═══ SUPPLIED MATERIAL ═══

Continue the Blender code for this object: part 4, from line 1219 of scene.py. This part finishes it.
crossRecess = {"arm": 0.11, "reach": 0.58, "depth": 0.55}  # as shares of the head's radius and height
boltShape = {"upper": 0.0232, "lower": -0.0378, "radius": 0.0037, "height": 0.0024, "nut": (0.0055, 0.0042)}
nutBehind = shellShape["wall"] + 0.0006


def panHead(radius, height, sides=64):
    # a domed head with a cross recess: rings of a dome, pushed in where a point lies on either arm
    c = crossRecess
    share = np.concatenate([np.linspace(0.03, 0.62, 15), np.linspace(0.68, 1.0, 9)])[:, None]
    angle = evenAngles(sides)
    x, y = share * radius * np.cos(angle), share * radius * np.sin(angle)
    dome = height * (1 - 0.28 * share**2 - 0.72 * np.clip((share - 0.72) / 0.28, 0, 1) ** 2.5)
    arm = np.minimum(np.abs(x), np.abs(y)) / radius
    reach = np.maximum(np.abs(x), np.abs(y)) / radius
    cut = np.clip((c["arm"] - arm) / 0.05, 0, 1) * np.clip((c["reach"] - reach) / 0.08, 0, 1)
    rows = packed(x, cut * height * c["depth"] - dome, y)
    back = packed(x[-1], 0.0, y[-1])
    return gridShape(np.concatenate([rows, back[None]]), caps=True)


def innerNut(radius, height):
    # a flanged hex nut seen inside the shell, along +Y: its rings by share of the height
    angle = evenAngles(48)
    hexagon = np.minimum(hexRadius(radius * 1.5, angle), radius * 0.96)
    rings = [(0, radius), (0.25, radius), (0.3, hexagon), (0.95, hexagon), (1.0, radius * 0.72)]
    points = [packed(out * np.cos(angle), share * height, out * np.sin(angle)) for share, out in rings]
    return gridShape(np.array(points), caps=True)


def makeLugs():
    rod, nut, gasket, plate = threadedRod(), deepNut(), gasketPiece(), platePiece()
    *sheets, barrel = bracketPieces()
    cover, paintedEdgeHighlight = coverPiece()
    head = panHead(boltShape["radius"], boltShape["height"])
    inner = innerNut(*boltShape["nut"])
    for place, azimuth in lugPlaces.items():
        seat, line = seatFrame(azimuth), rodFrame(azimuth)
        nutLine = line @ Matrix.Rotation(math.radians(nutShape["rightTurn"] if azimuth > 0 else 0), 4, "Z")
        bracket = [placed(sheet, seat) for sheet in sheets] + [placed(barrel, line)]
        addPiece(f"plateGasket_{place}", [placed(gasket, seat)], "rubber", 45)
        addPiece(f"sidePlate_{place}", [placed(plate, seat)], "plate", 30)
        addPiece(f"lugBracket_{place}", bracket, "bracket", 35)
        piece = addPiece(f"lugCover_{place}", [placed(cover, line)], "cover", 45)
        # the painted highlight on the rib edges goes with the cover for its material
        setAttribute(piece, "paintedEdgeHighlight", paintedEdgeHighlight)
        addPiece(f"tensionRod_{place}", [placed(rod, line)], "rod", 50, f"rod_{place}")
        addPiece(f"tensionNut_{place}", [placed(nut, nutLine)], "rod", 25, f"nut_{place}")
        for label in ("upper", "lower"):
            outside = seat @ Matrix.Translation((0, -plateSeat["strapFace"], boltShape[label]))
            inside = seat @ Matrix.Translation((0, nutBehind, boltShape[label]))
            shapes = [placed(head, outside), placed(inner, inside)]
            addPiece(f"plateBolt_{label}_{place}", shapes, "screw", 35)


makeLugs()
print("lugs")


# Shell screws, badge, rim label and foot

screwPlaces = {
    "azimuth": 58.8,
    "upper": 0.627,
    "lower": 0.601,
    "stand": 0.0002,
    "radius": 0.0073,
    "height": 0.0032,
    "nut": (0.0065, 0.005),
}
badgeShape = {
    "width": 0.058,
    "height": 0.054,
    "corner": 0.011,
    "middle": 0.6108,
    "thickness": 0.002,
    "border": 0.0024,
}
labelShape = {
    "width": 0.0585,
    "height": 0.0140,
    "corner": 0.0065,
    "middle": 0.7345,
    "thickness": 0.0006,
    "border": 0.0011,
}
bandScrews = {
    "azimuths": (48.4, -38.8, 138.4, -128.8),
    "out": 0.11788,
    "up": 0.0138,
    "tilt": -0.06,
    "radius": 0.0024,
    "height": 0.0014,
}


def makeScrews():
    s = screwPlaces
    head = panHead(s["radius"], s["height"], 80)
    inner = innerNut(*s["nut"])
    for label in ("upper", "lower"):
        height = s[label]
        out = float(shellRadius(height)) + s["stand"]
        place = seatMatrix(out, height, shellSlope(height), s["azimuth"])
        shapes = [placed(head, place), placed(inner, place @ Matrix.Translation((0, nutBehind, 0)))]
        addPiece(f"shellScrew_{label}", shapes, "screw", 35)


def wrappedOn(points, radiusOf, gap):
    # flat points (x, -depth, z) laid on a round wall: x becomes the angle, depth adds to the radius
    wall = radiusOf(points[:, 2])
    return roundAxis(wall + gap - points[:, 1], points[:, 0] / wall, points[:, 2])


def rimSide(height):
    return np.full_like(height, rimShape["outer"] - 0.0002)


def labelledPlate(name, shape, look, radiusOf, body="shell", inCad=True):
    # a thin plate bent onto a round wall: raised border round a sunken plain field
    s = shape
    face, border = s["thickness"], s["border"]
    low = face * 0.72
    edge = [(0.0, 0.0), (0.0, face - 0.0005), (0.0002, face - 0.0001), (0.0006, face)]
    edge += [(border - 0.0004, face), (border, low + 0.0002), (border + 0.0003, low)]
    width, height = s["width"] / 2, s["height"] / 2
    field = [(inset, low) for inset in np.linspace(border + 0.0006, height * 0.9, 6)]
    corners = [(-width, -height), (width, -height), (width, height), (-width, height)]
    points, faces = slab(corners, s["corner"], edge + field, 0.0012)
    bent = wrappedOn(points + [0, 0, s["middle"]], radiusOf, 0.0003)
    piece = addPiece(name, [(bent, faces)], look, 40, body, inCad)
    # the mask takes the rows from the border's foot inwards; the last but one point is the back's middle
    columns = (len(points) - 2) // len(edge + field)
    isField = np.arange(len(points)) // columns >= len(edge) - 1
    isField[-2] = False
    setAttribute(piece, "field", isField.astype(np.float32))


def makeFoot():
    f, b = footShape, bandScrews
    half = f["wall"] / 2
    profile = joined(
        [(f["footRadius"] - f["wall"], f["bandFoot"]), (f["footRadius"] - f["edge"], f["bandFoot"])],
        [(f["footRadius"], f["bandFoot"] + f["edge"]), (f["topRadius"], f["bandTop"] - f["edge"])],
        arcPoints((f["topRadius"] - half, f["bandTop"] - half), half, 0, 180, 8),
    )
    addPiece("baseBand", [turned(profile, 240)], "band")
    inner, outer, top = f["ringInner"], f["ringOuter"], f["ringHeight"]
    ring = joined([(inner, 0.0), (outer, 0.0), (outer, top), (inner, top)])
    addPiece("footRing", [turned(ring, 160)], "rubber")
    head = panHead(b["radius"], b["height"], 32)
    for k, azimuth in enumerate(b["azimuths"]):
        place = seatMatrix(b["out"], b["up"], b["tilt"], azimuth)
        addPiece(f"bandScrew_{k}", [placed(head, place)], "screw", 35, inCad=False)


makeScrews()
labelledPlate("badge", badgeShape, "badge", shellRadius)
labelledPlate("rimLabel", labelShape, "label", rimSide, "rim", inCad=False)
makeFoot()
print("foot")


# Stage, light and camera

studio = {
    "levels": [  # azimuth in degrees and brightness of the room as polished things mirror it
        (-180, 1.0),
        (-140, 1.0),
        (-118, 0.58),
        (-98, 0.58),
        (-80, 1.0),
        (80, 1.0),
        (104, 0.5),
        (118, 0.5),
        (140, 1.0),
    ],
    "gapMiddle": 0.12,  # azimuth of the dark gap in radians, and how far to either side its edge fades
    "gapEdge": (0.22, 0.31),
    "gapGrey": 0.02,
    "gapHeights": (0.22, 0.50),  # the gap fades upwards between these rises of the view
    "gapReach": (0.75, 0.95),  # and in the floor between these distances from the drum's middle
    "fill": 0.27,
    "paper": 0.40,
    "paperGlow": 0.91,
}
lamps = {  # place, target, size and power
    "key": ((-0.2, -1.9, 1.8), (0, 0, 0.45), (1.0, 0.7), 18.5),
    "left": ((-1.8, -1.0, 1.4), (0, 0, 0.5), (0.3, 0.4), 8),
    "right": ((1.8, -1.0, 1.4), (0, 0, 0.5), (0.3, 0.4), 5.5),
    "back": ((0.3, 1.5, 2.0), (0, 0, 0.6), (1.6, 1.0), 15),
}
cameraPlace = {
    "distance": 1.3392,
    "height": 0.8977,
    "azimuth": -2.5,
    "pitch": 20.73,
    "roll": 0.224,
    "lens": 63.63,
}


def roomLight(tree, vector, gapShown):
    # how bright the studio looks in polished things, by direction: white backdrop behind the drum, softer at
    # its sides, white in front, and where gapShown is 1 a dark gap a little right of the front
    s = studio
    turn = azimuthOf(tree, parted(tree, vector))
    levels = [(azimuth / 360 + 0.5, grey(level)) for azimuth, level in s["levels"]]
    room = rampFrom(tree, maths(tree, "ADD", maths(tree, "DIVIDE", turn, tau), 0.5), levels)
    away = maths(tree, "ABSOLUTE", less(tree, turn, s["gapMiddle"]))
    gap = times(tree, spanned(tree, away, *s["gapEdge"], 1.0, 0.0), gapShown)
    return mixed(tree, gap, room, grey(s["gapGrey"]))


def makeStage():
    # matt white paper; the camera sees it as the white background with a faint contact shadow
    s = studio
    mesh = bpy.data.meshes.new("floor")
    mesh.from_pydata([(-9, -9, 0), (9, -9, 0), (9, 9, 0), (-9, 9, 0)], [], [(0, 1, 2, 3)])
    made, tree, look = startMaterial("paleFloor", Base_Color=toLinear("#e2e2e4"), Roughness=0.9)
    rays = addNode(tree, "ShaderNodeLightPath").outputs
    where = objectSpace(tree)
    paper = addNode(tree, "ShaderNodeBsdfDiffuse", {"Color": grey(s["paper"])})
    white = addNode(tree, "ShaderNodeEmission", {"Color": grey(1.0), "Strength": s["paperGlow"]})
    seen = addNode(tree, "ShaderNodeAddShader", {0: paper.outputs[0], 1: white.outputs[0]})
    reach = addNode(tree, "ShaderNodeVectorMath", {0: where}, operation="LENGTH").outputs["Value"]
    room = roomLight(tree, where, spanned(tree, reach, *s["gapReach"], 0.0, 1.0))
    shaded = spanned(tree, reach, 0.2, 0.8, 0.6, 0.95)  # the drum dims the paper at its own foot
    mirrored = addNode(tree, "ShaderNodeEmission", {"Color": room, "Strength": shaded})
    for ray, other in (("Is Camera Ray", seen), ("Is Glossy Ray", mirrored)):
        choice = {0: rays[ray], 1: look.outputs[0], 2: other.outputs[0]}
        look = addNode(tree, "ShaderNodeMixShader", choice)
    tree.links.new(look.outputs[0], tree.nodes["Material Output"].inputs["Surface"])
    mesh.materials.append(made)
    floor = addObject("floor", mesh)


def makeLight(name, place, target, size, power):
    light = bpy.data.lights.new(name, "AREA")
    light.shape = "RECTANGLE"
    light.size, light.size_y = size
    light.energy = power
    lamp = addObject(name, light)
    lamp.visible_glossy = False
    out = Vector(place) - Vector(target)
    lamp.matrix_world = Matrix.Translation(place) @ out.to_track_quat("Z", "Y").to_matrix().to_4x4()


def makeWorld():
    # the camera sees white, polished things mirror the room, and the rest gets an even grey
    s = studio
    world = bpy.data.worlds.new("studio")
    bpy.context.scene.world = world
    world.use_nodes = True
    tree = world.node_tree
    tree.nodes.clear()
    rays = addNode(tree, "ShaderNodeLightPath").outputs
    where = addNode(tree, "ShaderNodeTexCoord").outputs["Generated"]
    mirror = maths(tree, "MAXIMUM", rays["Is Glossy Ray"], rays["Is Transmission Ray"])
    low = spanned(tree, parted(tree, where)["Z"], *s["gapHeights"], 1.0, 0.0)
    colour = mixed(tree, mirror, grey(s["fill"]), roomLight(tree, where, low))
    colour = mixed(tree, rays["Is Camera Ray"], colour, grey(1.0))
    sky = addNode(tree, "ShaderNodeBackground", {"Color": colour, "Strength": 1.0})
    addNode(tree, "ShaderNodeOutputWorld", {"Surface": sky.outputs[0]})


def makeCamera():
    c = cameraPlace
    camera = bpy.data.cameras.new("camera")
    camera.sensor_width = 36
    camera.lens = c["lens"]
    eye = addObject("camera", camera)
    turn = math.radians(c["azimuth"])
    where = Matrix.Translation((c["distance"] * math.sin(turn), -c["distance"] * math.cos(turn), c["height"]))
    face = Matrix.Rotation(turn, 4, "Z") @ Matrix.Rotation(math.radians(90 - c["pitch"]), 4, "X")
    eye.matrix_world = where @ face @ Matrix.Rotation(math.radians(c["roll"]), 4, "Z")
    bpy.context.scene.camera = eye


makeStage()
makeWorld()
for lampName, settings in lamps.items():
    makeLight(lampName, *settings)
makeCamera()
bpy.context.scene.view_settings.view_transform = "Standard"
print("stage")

═══

GOAL OF THE EXERCISE
In the lines above, find each one with "scene" and list it.

WRITTEN ANSWER
Continue the Blender code for this object: part 4, from line 1219 of scene.py. This part finishes it.
    bpy.context.scene.world = world
    bpy.context.scene.camera = eye
bpy.context.scene.view_settings.view_transform = "Standard"